As is, this does not look particularly useful. Why do you need to go through such hoops and create a pull request? The full power of pull requests becomes apparent once you start collaborating with other people. Suppose Charlie wanted to improve performance of my_awesome_code.py. With the help of GitHub, he can work on this in a new branch, and implement his changes within that branch. Once he is done with it, he can create a pull request, and then Alice can review the pull request to decide whether to accept the changes or not. Until she approves the pull request, the code in the main branch does not change, insulating it from any bugs that may have been introduced by Charlie's half-clever performance improvements.

To recap:

  • A remote repository is a URL used to store your git repository in the cloud.

  • A pull request is a request to merge a branch to another branch. It comes with a nice browser interface.

  • Pull request allows changes to be implemented without affecting the production code.

Further reading

I only scratched the surface of how to use GitHub.

  • There are certain "git branching models" people use to keep track of projects. As a starter, GitHub flow is probably the most straightforward one to use.

  • GitHub Guides seem to contain a set of very useful guides for beginners of GitHub.

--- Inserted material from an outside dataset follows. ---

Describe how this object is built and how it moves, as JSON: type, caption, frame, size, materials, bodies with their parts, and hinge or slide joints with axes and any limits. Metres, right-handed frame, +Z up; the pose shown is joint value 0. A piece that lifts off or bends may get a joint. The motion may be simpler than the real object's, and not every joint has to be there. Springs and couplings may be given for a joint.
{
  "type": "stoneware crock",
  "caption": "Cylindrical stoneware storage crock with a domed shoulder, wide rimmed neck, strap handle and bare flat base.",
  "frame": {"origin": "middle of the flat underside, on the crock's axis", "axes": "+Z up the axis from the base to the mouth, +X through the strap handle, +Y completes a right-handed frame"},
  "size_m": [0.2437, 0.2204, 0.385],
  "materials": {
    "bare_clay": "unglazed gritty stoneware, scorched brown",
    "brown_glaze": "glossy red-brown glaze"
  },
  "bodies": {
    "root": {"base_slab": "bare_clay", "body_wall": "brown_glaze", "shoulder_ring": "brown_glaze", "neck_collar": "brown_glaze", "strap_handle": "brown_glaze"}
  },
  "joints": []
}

  • You can find other online resources for your specific need. Most likely someone has alread asked (and answered) your question before!

Summary

Git and GitHub are great tools that help you collaborate with other scientists more easily. Even though the initial learning curve is rather steep, once you get used to them, these tools make collaboration a lot easier and a lot less painful. I hope this article helped lessen the activation barrier for learning GitHub a bit, and I hope you enjoy a productive coding life!